B) Various suggestions
– I’ll echo the idea about having video cameras and more video cameras, with better resolution and audio, too. I have no problem with the advent of the omni-present video in our day and age. I freely admit the majority of recordings exonerate the LEO. But the minority that do capture an evil LEO are very telling and instructive. I’ve got a string of them in my mind (yes, only the bad ones stand out, I’ll admit that) that should be put on a reel and shown to trainees.
– Higher salaries across the board combined with higher acceptance standards, more stringent screening, and training. Seems like a lot of us, especially from smaller towns, have at least one story about the local delinquent becoming police chief. Whatever the mechanism is that keeps said deliquent out of all other professions should be applied twice as much to the law enforcement profession. Higher salaries can only do so much to weed out sub-humans.
– A law which will impose mandatory minimum custodial sentences for cops who commit felonies.
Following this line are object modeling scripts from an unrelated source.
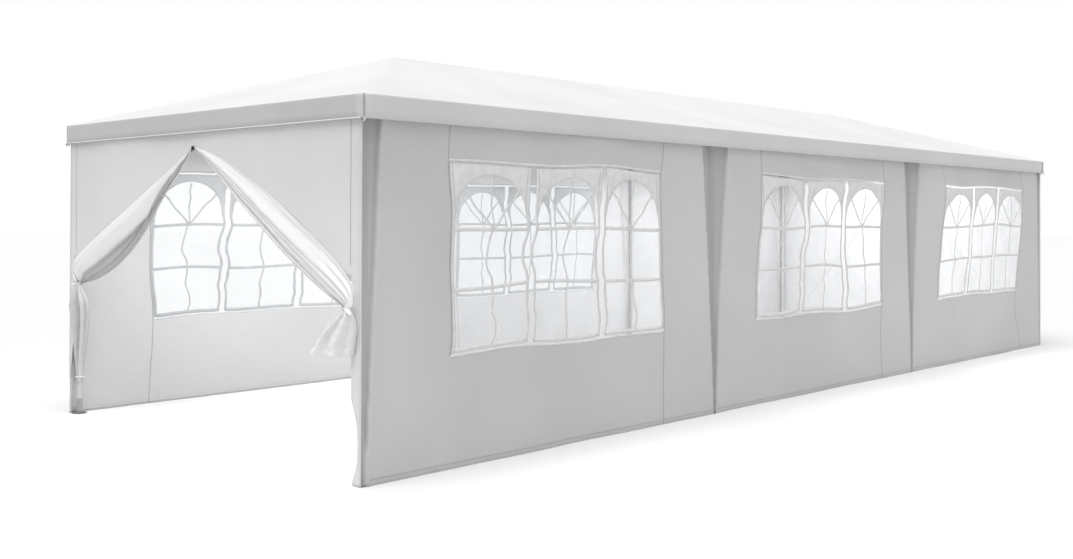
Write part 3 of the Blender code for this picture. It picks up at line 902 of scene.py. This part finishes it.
def add_front_wall(looks):
    """The cloth above the tied flaps, with a strip down beside each leg."""
    edge = BACK_HIGH.y
    lines = {1: LEFT_LINES["top"][:-3], -1: RIGHT_LINES["top"][:-2]}
    columns = end_columns()
    for sign, strip in STRIPS.items():
        inner = strip[-1][1]
        columns = [c for c in columns if abs(c - sign * inner) > 0.004]
        columns += [sign * (inner - 0.0015), sign * (inner + 0.0015)]
    columns.sort()
    rows = 64
    points = []
    for across in columns:
        sign = 1 if across >= 0 else -1
        knee, inner = STRIPS[sign][-1]
        low, tuck = knee, 0.0
        if abs(across) < inner:
            low = line_height(lines[sign], abs(across))
            tuck = 0.030 * ease(0.03, 0.25, abs(across))
        for r in range(rows + 1):
            up = lerp(low - tuck, WALL_TOP, (r / rows) ** 1.2)
            behind = -0.006 * ease(low + 0.002, low - 0.008, up) if tuck else 0.0
            points.append(front_place(across, up, behind))
    faces = grid_faces(len(columns), rows + 1)
    for sign, strip in STRIPS.items():
        knee, inner = strip[-1]
        held = [abs(c) for c in columns if c * sign > inner]
        start = len(points)
        heights = spread(knee, strip[0][0], 0.015)
        for up in heights:
            narrow = smooth_at(strip, up)[0] - inner + min(held)
            for c in held:
                share = (c - min(held)) / (edge - min(held))
                points.append(front_place(sign * lerp(narrow, edge, share), up))
        faces += grid_faces(len(heights), len(held), start=start)
    wall = add_piece("front_wall_cloth", points, faces, looks["front"])
    merge(wall)
    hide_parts("front_door_wall")
    trim = end_seams("front_wall_seams", front_place, 1.06, looks["seam"])


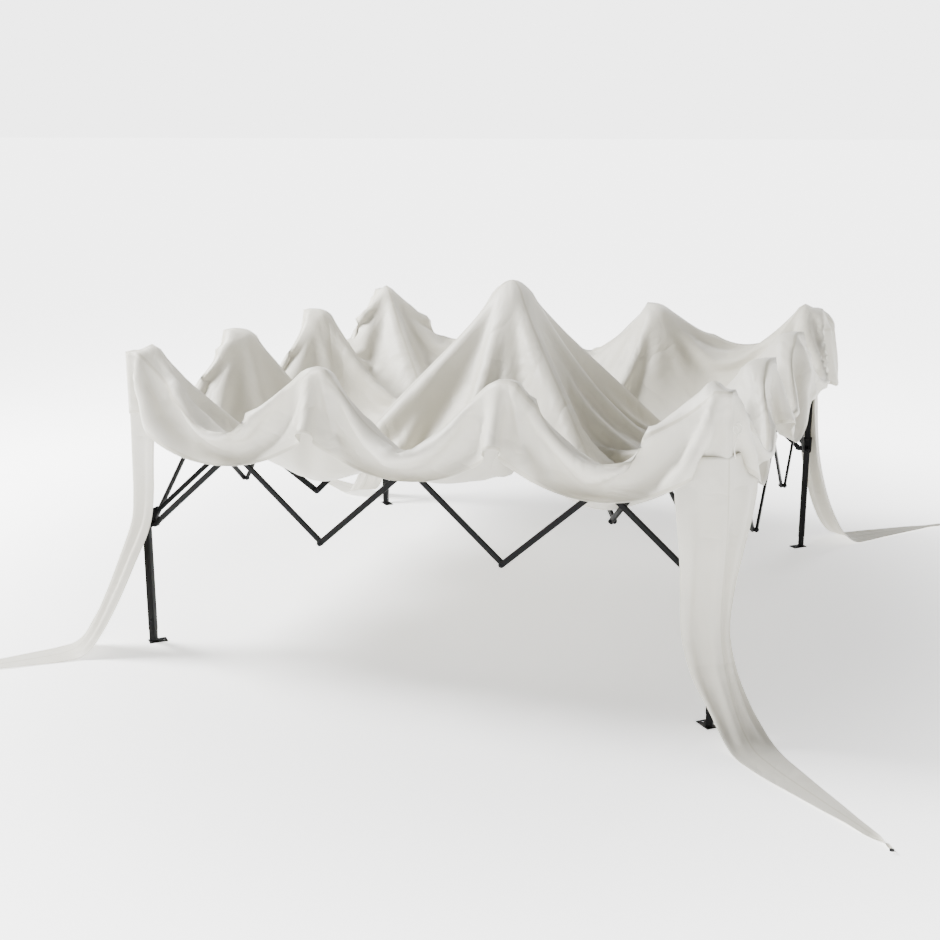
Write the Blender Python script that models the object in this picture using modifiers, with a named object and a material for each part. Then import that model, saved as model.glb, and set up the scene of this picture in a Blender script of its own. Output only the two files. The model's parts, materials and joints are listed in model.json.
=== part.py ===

If you are sworn to uphold the law and then turn around and break it, you should be punished twice as hard as an ordinary citizen. If we’re willing to take discretion out of the judge’s hands for minor drug offenses, then we should do the same for LEOs who commit felonies. Don’t like it? Roll back the stupid drug laws first, and then we’ll talk about it.
– Mandatory registration for all firearms with severe consequences for possession of an unregistered gun. Tell that “only 5% of crimes involve a gun” statistic to a cop and see if they magically stop worrying about people putting their hands in their pockets, drivers reaching for their glove compartments, or suspects in dark alleys. Let’s just see how quickly their apprehension about encountering a gun on any given call disappears. They’re not going to stop worrying about guns, so why should we? Chris Rock says we should just make each bullet cost $10,000. I say if you’re caught with an unregistered firearm, it should be the same as though you’ve been caught today with a kilo of coke. If you’re caught with an unregistered automatic weapon, it should be the same as though you’ve been caught with a pipe bomb.
– Stop taking welfare away from poor people. Stop restricting funding of social programs. Destitution breeds crime. I don’t care whose fault it is; it doesn’t matter. When nobody’s watching the kids, they get into trouble, and that’s bad for everybody. When someone crosses the line into crime, there’s a high likelihood they won’t stop at petty theft, particularly if they have absolutely nothing else to count on. Then we ask the cops to clean it up for us…
D) I like order but I’ve got big problems with our laws. I think the war on vice should be stopped and that we should declare war on crimes involving victims. The money from the taxation of legal marijuana alone could revolutionize law enforcement. Cops shouldn’t have to be in the business of reforming social ills. If Congress has its way, each department will have a special flag-burning task force.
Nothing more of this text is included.